Do this: Return only the lines running from the line that holds "sleeves, hood = sleeve_sheets(), hood_sheets()" to the line that holds "for node in", including both.

____________________

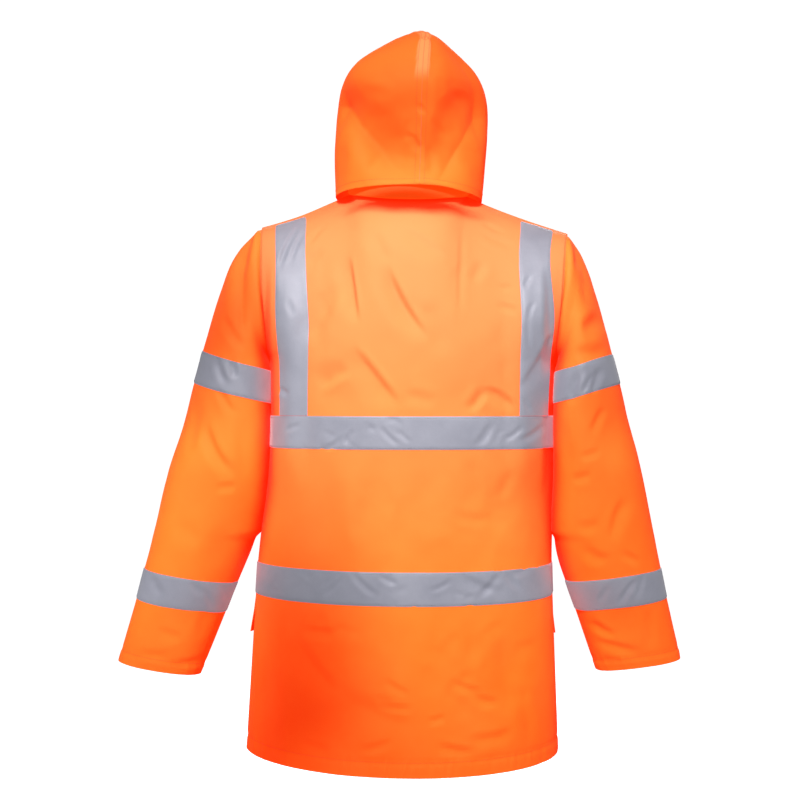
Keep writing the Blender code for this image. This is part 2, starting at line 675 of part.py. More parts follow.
def sleeve_sheets():
    points, core = sleeve_grid()
    sheets = []
    for pose in SLEEVE_POSES:
        sign = pose.sign
        flip = np.array([sign, 1.0, 1.0])
        shape = posed(points, pose)
        shape[2:] = clear_of_body(shape[2:])
        sheet = Sheet(pose.name, shape * flip, posed(core, pose) * flip, "orange_cloth")
        folds = [f._replace(start_x=sign * f.start_x, end_x=sign * f.end_x) for f in SLEEVE_FOLDS]
        sheet.sink(folds, 1)
        sheet.sink(folds[::-2], -1)
        sheets.append(sheet)
    return sheets


def sleeve_row(section):
    """The grid row at a numbered section of the sleeve's table."""
    return int(column_of(SLEEVE_RINGS, "rings")[: section + 1].sum())


def hood_half():
    """Rows from the lower edge to the top seam, columns from the face opening to the back seam."""
    station = np.cumsum(column_of(HOOD_RINGS, "rings")).astype(float)
    at = np.arange(station[-1] + 1)
    place = {
        name: smooth_through(station, column_of(HOOD_RINGS, name), at)
        for name in HoodRing._fields[1:]
    }
    power = 2 / HOOD_ROUNDNESS
    front = np.linspace(math.pi / 2, 0, HOOD_FRONT_COLUMNS + 1)
    back = np.linspace(0, math.pi / 2, HOOD_BACK_COLUMNS + 1)[1:]
    rows = []
    for k in range(len(at)):
        narrow = place["front_half_width"][k]
        spare = place["half_width"][k] - narrow
        reach = place["front"][k] + HOOD_MIDDLE_Y
        x = np.concatenate(
            [
                narrow + spare * np.cos(front) ** power,
                place["half_width"][k] * np.clip(np.cos(back), 0, 1) ** power,
            ]
        )
        y = np.concatenate(
            [
                HOOD_MIDDLE_Y - reach * np.sin(front) ** power,
                HOOD_MIDDLE_Y + (place["back"][k] - HOOD_MIDDLE_Y) * np.sin(back) ** power,
            ]
        )
        side_z, ends = place["side_z"][k], []
        ends.append(side_z + (place["front_z"][k] - side_z) * np.sin(front) ** 2)
        ends.append(side_z + (place["back_z"][k] - side_z) * np.sin(back) ** 2)
        x[-1] = 0.0
        rows.append(np.stack([x, y, np.concatenate(ends)], axis=1))
    return np.array(rows)


def hood_sheets():
    points = hood_half()
    core = points.copy()
    core[..., 0] = 0
    core[..., 1] = 0
    core[..., 2] = np.minimum(core[..., 2], HOOD_CORE_HEIGHT)
    sheets = []
    for name, sign in (("hood_left", 1), ("hood_right", -1)):
        flip = np.array([sign, 1.0, 1.0])
        sheet = Sheet(name, points * flip, core * flip, "orange_cloth")
        folds = [f._replace(start_x=sign * f.start_x, end_x=sign * f.end_x) for f in HOOD_FOLDS]
        sheet.sink(folds, 1)
        sheets.append(sheet)
    return sheets


def collar_sheet(back, front_left, front_right):
    """The neck seam's own points, carried up ring by ring."""
    seam = np.concatenate(
        [
            front_left.points[-1, : NECK_COLUMNS + 1],
            back.points[-1, HALF_COLUMNS - NECK_COLUMNS : HALF_COLUMNS + NECK_COLUMNS + 1][1:],
            front_right.points[-1, : NECK_COLUMNS + 1][::-1][1:],
        ]
    )
    outline = seam / np.array([NECK_HALF_WIDTH, NECK_BACK, 1.0])
    reach = np.hypot(outline[:, 0], outline[:, 1])
    rings = [seam]
    for row in COLLAR_RINGS:
        side = (outline[:, 0] / reach) ** 2
        ends = np.where(seam[:, 1] > 0, row.spread_back, row.spread_front) * (1 - side)
        spread = side * row.spread_side + ends
        ring = seam.copy()
        ring[:, 0] *= 1 + spread / NECK_HALF_WIDTH * side
        ring[:, 1] *= 1 + spread / NECK_BACK * (1 - side)
        ring[:, 2] += row.height
        rings.append(ring)
    points = np.array(rings)
    return Sheet("collar", points, spine_core(points), "orange_cloth")


def add_body_tapes(back, front_left, front_right, parent):
    for name, bottom in (("waist", WAIST_TAPE_BOTTOM), ("chest", CHEST_TAPE_BOTTOM)):
        rows = slice(row_at(bottom), row_at(bottom + TAPE_WIDTH) + 1)
        for sheet in (back, front_left, front_right):
            build_layer(
                f"tape_{name}_{sheet.name}", sheet.points[rows], sheet.normals[rows],
                LAYER_GAP, TAPE_THICKNESS, "reflective_tape", parent,
            )


def add_brace_tapes(back, front_left, front_right, parent):
    """Each brace tape runs from the chest tape up the back, over the shoulder and down the front."""
    start = row_at(CHEST_TAPE_BOTTOM + TAPE_WIDTH)
    width = slice(BRACE_START, BRACE_START + BRACE_COLUMNS + 1)
    for name, front, sign in (("left", front_left, 1), ("right", front_right, -1)):
        columns = slice(HALF_COLUMNS, None) if sign < 0 else slice(HALF_COLUMNS, None, -1)
        strips = []
        for attribute in ("points", "normals"):
            behind = getattr(back, attribute)[start:, columns][:, width]
            before = getattr(front, attribute)[start:, width][::-1][1:]
            strips.append(np.concatenate([behind, before]))
        build_layer(
            f"tape_brace_{name}", strips[0], strips[1],
            LAYER_GAP, TAPE_THICKNESS, "reflective_tape", parent,
        )


def add_sleeve_tapes(sleeves, parent):
    for sheet in sleeves:
        side = sheet.name.split("_")[1]
        for name, (top, bottom) in (("upper", UPPER_SLEEVE_TAPE), ("lower", LOWER_SLEEVE_TAPE)):
            rows = slice(sleeve_row(top), sleeve_row(bottom) + 1)
            build_layer(
                f"tape_{name}_sleeve_{side}", sheet.points[rows], sheet.normals[rows],
                LAYER_GAP, TAPE_THICKNESS, "reflective_tape", parent,
            )


def add_pockets(fronts, parent):
    """A flat patch pocket and its flap on each front. The flap hangs free over the pocket's top."""
    columns = slice(POCKET_SPAN[0], POCKET_SPAN[1] + 1)
    patch = slice(row_at(POCKET_BOTTOM), row_at(POCKET_TOP) + 1)
    cover = slice(row_at(FLAP_BOTTOM), row_at(WAIST_TAPE_BOTTOM) + 1)
    for sheet in fronts:
        side = sheet.name.split("_")[1]
        build_layer(
            f"pocket_{side}", sheet.points[patch, columns], sheet.normals[patch, columns],
            LAYER_GAP, POCKET_THICKNESS, "orange_cloth", parent,
        )
        rows = cover.stop - cover.start
        fall = np.linspace(1, 0, rows)[:, None]
        outward = np.linspace(0, 1, POCKET_SPAN[1] - POCKET_SPAN[0] + 1)[None, :]
        clear = LAYER_GAP * 2 + POCKET_THICKNESS
        lift = LAYER_GAP + (clear + FLAP_EASE + FLAP_CORNER_LIFT * outward**2) * fall
        build_layer(
            f"pocket_flap_{side}", sheet.points[cover, columns], sheet.normals[cover, columns],
            lift, POCKET_THICKNESS, "orange_cloth", parent,
        )


def middle_front_line(collar, front_left):
    """The line down the middle of the front, level with the cloth, from hem to collar top."""
    line = np.concatenate([front_left.points[:, 0], collar.points[1:, 0]])
    normals = np.concatenate([front_left.normals[:, 0], collar.normals[1:, 0]])
    line[:, 0], normals[:, 0] = 0.0, 0.0
    normals /= np.linalg.norm(normals, axis=1, keepdims=True)
    return line, normals


def add_zip(collar, front_left, parent):
    line, normals = middle_front_line(collar, front_left)
    behind = SHELL_THICKNESS + LAYER_GAP
    for side, sign in (("left", 1), ("right", -1)):
        reach = np.array([SEAM_GAP, ZIP_TAPE_WIDTH / 2, ZIP_TAPE_WIDTH]) * sign
        strip = np.repeat(line[:, None], 3, axis=1)
        strip[..., 0] += reach
        # the tape follows the inside of the front, which curves back from the middle
        edge = np.concatenate([front_left.points[:, 1], collar.points[1:, 1]])
        slope = (edge[:, 1] - line[:, 1]) / edge[:, 0]
        strip[..., 1] += np.maximum(slope, 0)[:, None] * np.abs(reach)
        across = np.repeat(normals[:, None], 3, axis=1)
        build_layer(
            f"zip_tape_{side}", strip, across, -behind - TAPE_THICKNESS, TAPE_THICKNESS,
            "zip_cloth", parent,
        )
    half = CHAIN_HALF_WIDTH
    chain = np.repeat(line[:, None], 3, axis=1)
    chain[..., 0] += np.array([-half, 0, half])
    across = np.repeat(normals[:, None], 3, axis=1)
    build_layer(
        "zip_chain", chain, across, LAYER_GAP - behind, CHAIN_PROUD + behind - LAYER_GAP,
        "zip_metal", parent,
    )
    reach = np.linspace(-0.5, 0.5, 9) * SLIDER_LENGTH
    frontmost = np.interp(SLIDER_HEIGHT + reach, line[:, 2], line[:, 1]).min()
    return float(frontmost) - CHAIN_PROUD - LAYER_GAP


def box_mesh(size, centre, bevel=0.0):
    bm = bmesh.new()
    bmesh.ops.create_cube(bm, size=1.0)
    for vert in bm.verts:
        vert.co = [c + s * v for c, s, v in zip(centre, size, vert.co)]
    if bevel:
        bmesh.ops.bevel(bm, geom=bm.edges[:], offset=bevel, segments=1, affect="EDGES")
    return bm


def add_helper(name, size, centre):
    """A hidden box that a Boolean uses."""
    obj = add_object(name, box_mesh(size, centre), "zip_metal", None)
    obj.hide_render = True
    obj.display_type = "WIRE"
    return obj


def add_boolean(obj, helper, operation):
    modifier = obj.modifiers.new(operation.title(), "BOOLEAN")
    modifier.object, modifier.operation, modifier.solver = helper, operation, "EXACT"
    helper.parent = obj


def add_slider_and_pull(back_face, parent):
    """The slider's front plate with its bridge, and the pull tab whose crossbar turns in it."""
    pivot_depth = SLIDER_PLATE + BRIDGE_HOLE_DEPTH / 2
    pivot = (-LEAN * SLIDER_HEIGHT, back_face - pivot_depth, SLIDER_HEIGHT)
    plate_y = pivot_depth - SLIDER_PLATE / 2
    slider = add_object(
        "zip_slider",
        box_mesh((SLIDER_WIDTH, SLIDER_PLATE, SLIDER_LENGTH), (0, plate_y, 0), PULL_BEVEL),
        "zip_metal",
        parent,
    )
    slider.location = pivot
    rise = BRIDGE_HOLE_DEPTH + BRIDGE_BAR + BRIDGE_SINK
    centre_y = pivot_depth - SLIDER_PLATE + BRIDGE_SINK - rise / 2
    arch = (BRIDGE_WIDTH, rise, BRIDGE_HOLE_HEIGHT + 2 * BRIDGE_BAR)
    add_boolean(slider, add_helper("bridge_block", arch, (0, centre_y, 0)), "UNION")
    hole = (BRIDGE_WIDTH * 2, BRIDGE_HOLE_DEPTH, BRIDGE_HOLE_HEIGHT)
    add_boolean(slider, add_helper("bridge_hole", hole, (0, 0, 0)), "DIFFERENCE")

    bar = PULL_THICKNESS / 2
    length = PULL_LENGTH + bar
    pull = add_object(
        "zip_pull",
        box_mesh((PULL_WIDTH, PULL_THICKNESS, length), (0, 0, bar - length / 2), PULL_BEVEL / 2),
        "zip_metal",
        parent,
    )
    pull.location = pivot
    window = (PULL_WINDOW_WIDTH, PULL_THICKNESS * 3, PULL_WINDOW_LENGTH)
    place = (0, 0, -bar - PULL_WINDOW_LENGTH / 2)
    add_boolean(pull, add_helper("pull_window", window, place), "DIFFERENCE")


def clear_scene():
    for obj in list(bpy.data.objects):
        bpy.data.objects.remove(obj)


def main():
    clear_scene()
    jacket = bpy.data.objects.new("jacket", None)
    bpy.context.scene.collection.objects.link(jacket)
    back, front_left, front_right = body_sheets()
    sleeves, hood = sleeve_sheets(), hood_sheets()
    collar = collar_sheet(back, front_left, front_right)
    sewn = [back, front_left, front_right, collar, *sleeves]
    sew_normals(sewn)
    sew_normals(hood)
    for sheet in (*sewn, *hood):
        build_sheet(sheet, jacket)
    add_body_tapes(back, front_left, front_right, jacket)
    add_brace_tapes(back, front_left, front_right, jacket)
    add_sleeve_tapes(sleeves, jacket)
    add_pockets((front_left, front_right), jacket)
    back_face = add_zip(collar, front_left, jacket)
    add_slider_and_pull(back_face, jacket)


main()
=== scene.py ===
import math
import random
from collections import namedtuple

import bmesh
import bpy
import numpy as np
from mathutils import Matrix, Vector, noise
from mathutils.bvhtree import BVHTree


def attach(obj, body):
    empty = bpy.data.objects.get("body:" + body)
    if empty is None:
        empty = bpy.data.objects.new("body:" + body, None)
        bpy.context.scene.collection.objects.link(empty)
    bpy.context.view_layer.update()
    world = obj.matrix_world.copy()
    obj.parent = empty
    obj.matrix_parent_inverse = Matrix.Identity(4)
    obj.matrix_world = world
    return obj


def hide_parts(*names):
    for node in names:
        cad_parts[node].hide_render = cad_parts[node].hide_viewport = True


# Hooded hi-vis work jacket, filled out as worn. Metres, +Z up, the wearer faces -Y, +X is their left.

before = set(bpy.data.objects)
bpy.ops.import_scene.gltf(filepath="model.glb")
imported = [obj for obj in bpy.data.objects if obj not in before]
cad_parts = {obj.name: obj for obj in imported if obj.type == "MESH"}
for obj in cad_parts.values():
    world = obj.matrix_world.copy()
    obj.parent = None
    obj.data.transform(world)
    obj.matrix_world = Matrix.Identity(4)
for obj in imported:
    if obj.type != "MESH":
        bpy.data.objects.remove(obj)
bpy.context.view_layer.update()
print("frame loaded:", len(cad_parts), "nodes")

sides = ("left", "right")
shot = {"place": (-0.1064, 2.2976, -0.326), "turn": 183.0, "lens": 64.94, "sensor": 36.0}
studio = {
    "floorHeight": -1.38,
    "floorRadius": 5.0,
    "wallHeight": 6.0,
    "sweep": 1.2,
    "sweepSteps": 10,
    "paperGlow": 1.0,
    "roomLight": 0.085,
    "spotSoftness": 0.22,
}
lamps = {  # kind, place, what it points at, size or beam angle, watts, colour
    "keyLamp": ("SPOT", (0.22, 2.05, 1.30), (-0.04, 0.1, -0.30), 29.5, 314.0, (1.0, 0.98, 0.95)),
    "sideLamp": ("SPOT", (1.3, 2.2, -0.1), (0.43, 0.0, -0.59), 9.5, 225.0, (1.0, 0.98, 0.96)),
    "cuffLamp": ("SPOT", (-1.1, 2.2, -0.2), (-0.36, 0.0, -0.64), 7.0, 130.0, (1.0, 0.98, 0.96)),
    "frontLamp": ("AREA", (0.0, -3.0, 0.9), (0.0, 0.0, -0.35), 1.2, 75.0, (1.0, 1.0, 1.0)),
}
# flags that shade the key lamp's light: how deep the shaded spots lie, how far each board stands
# towards the lamp, and its corners as spots on the jacket (x, z)
flags = {
    "flagSkirt": (0.08, 0.36, ((0.03, -1.00), (0.31, -1.00), (0.135, -0.56), (0.31, -0.56))),
    "flagSleeve": (0.06, 0.32, ((0.250, -0.32), (0.37, -0.32), (0.250, -0.13), (0.35, -0.13))),
    "flagElbow": (0.04, 0.44, ((-0.45, -0.56), (-0.29, -0.56), (-0.41, -0.32), (-0.27, -0.32))),
    "flagHood": (0.10, 0.36, ((-0.06, 0.09), (0.08, 0.09), (-0.06, 0.22), (0.10, 0.22))),
    "flagCollar": (0.09, 0.045, ((-0.042, -0.041), (0.024, -0.041), (-0.125, -0.006), (0.110, -0.006))),
}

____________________

Final answer:
    sleeves, hood = sleeve_sheets(), hood_sheets()
    collar = collar_sheet(back, front_left, front_right)
    sewn = [back, front_left, front_right, collar, *sleeves]
    sew_normals(sewn)
    sew_normals(hood)
    for sheet in (*sewn, *hood):
        build_sheet(sheet, jacket)
    add_body_tapes(back, front_left, front_right, jacket)
    add_brace_tapes(back, front_left, front_right, jacket)
    add_sleeve_tapes(sleeves, jacket)
    add_pockets((front_left, front_right), jacket)
    back_face = add_zip(collar, front_left, jacket)
    add_slider_and_pull(back_face, jacket)


main()
=== scene.py ===
import math
import random
from collections import namedtuple

import bmesh
import bpy
import numpy as np
from mathutils import Matrix, Vector, noise
from mathutils.bvhtree import BVHTree


def attach(obj, body):
    empty = bpy.data.objects.get("body:" + body)
    if empty is None:
        empty = bpy.data.objects.new("body:" + body, None)
        bpy.context.scene.collection.objects.link(empty)
    bpy.context.view_layer.update()
    world = obj.matrix_world.copy()
    obj.parent = empty
    obj.matrix_parent_inverse = Matrix.Identity(4)
    obj.matrix_world = world
    return obj


def hide_parts(*names):
    for node in names:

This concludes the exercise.